→ **WHAT IS BEING ASKED**
Identify the lines that contain the string "materials", then copy each of them.

══ MATERIAL

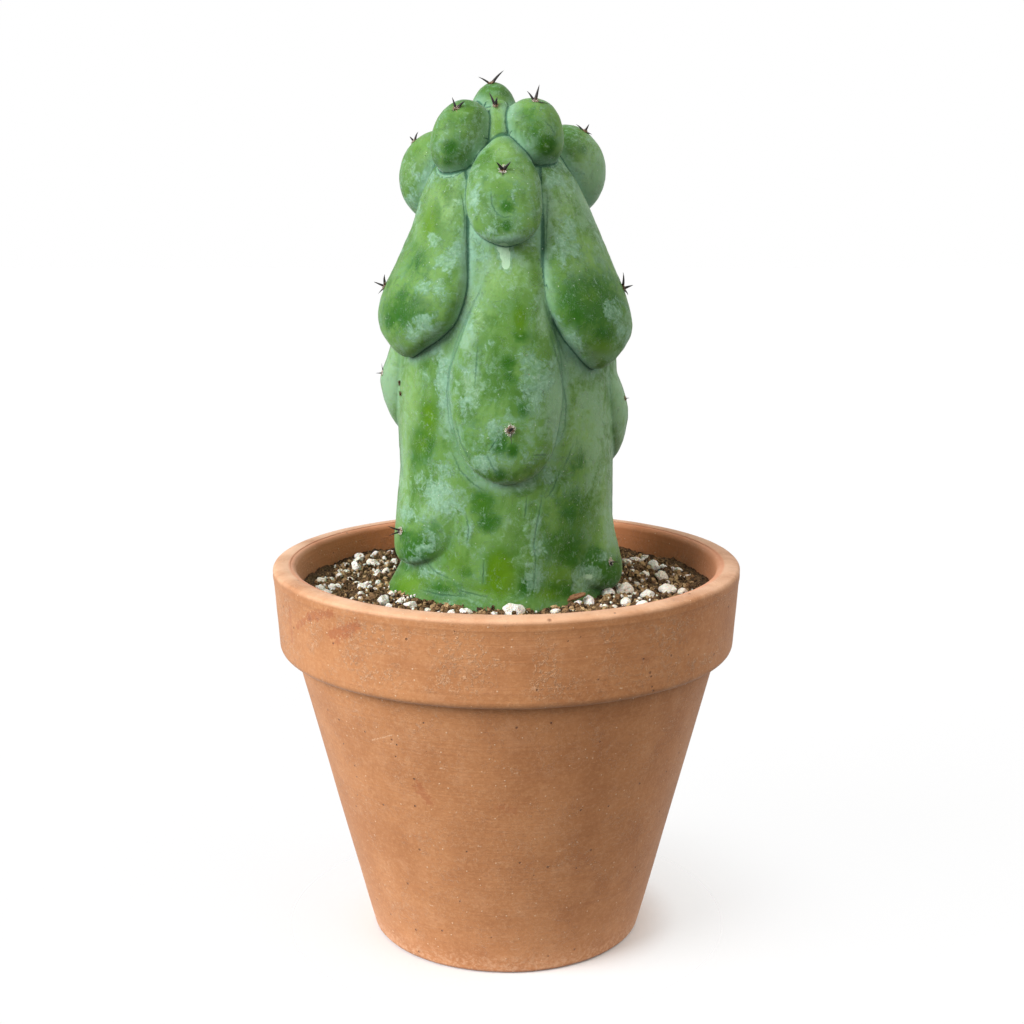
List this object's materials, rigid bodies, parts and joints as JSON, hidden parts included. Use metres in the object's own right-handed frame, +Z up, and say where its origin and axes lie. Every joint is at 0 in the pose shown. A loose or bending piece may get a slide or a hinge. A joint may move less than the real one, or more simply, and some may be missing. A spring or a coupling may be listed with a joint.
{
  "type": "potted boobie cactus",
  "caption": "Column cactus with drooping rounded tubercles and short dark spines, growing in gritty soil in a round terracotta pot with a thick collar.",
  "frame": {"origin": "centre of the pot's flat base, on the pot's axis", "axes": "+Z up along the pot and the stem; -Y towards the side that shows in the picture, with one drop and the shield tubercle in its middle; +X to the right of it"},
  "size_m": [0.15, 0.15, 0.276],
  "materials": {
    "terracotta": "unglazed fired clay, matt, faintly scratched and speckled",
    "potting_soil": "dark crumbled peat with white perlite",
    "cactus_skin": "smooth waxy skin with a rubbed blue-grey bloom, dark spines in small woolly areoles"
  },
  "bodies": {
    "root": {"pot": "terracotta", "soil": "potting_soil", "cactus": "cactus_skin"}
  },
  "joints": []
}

════

→ **REPLY**
List this object's materials, rigid bodies, parts and joints as JSON, hidden parts included. Use metres in the object's own right-handed frame, +Z up, and say where its origin and axes lie. Every joint is at 0 in the pose shown. A loose or bending piece may get a slide or a hinge. A joint may move less than the real one, or more simply, and some may be missing. A spring or a coupling may be listed with a joint.
  "materials": {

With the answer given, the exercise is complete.